▸ **What you will do**:
Return, exactly as written, the lines from the one containing "phone.updateMatrixWorld(true);" through the one containing "obj.parent = empty", with both ends included.

▸ **Data shown**:
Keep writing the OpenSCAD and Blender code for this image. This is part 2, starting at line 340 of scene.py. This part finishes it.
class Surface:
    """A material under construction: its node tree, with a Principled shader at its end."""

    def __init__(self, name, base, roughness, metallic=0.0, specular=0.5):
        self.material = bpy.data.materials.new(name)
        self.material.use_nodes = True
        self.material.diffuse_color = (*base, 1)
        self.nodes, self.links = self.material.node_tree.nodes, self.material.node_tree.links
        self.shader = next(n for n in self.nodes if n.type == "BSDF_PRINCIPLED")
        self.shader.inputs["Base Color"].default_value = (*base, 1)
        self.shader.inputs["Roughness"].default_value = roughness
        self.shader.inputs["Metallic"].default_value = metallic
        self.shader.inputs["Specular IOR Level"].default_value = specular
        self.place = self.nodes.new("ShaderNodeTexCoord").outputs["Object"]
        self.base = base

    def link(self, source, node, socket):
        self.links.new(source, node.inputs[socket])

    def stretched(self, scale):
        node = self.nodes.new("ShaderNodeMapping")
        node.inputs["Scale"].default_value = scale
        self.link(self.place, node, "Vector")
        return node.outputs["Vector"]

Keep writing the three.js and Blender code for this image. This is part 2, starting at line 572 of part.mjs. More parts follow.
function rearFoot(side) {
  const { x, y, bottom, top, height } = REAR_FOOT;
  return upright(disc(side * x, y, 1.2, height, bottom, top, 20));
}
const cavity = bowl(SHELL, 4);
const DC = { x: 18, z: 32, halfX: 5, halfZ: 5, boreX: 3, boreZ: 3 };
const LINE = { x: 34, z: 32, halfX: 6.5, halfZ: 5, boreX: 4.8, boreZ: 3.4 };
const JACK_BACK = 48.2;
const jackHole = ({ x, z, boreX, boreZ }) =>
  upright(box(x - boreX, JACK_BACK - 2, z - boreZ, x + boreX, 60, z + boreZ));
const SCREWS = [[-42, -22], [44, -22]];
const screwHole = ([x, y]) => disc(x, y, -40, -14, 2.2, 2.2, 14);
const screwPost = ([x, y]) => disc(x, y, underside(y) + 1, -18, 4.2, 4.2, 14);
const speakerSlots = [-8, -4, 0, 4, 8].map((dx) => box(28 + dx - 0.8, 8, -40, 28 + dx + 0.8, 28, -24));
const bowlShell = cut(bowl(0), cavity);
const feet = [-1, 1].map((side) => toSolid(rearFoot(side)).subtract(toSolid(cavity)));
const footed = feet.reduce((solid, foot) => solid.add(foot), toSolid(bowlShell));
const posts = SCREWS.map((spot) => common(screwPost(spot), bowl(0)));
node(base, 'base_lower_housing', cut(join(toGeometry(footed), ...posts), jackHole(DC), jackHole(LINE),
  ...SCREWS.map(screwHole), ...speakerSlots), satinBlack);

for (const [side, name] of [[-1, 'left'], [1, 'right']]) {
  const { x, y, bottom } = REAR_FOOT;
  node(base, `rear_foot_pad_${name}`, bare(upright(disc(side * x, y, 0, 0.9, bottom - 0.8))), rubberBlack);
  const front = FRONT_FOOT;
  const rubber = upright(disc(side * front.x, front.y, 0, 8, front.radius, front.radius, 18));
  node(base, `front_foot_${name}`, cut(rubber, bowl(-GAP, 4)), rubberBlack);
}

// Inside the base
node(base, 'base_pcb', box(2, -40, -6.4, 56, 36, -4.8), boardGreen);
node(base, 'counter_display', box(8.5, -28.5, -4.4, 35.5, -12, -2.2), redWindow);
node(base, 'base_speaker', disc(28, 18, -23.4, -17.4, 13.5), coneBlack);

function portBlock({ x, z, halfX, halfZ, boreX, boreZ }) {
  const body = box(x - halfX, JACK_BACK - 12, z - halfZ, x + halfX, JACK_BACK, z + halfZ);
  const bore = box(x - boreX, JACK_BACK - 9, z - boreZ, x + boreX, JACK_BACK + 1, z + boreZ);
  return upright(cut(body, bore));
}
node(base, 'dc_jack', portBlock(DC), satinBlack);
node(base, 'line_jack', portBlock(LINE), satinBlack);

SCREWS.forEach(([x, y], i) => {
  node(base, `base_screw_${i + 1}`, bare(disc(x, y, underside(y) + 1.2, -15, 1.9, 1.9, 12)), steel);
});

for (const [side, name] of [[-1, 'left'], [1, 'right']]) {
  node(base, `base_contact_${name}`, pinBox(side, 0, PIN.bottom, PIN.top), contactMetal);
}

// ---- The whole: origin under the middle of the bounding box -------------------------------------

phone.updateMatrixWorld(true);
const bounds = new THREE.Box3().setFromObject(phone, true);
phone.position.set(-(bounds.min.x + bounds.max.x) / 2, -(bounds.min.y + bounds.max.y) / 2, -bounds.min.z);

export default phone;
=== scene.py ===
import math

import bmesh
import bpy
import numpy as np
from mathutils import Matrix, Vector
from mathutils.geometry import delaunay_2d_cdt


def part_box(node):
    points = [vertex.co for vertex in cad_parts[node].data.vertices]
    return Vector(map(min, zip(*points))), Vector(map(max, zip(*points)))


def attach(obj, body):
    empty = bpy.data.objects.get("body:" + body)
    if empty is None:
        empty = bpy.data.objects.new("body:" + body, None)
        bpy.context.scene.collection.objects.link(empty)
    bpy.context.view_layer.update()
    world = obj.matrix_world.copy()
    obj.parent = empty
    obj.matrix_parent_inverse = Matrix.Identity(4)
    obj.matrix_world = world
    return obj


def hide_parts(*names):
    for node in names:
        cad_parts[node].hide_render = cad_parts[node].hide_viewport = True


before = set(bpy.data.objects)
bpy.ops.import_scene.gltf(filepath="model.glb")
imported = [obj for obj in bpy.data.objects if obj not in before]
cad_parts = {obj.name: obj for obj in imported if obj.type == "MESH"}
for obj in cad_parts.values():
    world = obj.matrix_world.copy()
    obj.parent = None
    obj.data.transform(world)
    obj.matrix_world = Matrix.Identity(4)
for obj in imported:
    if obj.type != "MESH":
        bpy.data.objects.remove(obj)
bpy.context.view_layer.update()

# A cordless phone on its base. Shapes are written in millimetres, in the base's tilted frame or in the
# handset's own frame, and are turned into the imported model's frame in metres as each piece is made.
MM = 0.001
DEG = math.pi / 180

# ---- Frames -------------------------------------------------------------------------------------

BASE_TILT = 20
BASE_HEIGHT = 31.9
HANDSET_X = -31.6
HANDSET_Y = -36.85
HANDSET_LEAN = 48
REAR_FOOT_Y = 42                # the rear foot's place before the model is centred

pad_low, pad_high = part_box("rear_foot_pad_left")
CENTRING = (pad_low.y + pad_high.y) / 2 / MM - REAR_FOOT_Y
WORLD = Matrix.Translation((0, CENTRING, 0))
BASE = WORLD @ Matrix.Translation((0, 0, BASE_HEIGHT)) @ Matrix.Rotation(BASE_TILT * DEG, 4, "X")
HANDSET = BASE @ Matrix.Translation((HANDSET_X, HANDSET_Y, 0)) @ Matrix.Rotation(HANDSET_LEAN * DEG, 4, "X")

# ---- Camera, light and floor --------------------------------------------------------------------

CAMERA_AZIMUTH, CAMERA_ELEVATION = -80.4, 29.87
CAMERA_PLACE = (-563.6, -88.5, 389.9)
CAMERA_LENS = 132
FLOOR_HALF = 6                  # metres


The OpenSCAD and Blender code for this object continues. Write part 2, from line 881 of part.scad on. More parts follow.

▸ **Written response**:
phone.updateMatrixWorld(true);
const bounds = new THREE.Box3().setFromObject(phone, true);
phone.position.set(-(bounds.min.x + bounds.max.x) / 2, -(bounds.min.y + bounds.max.y) / 2, -bounds.min.z);

export default phone;
=== scene.py ===
import math

import bmesh
import bpy
import numpy as np
from mathutils import Matrix, Vector
from mathutils.geometry import delaunay_2d_cdt


def part_box(node):
    points = [vertex.co for vertex in cad_parts[node].data.vertices]
    return Vector(map(min, zip(*points))), Vector(map(max, zip(*points)))


def attach(obj, body):
    empty = bpy.data.objects.get("body:" + body)
    if empty is None:
        empty = bpy.data.objects.new("body:" + body, None)
        bpy.context.scene.collection.objects.link(empty)
    bpy.context.view_layer.update()
    world = obj.matrix_world.copy()
    obj.parent = empty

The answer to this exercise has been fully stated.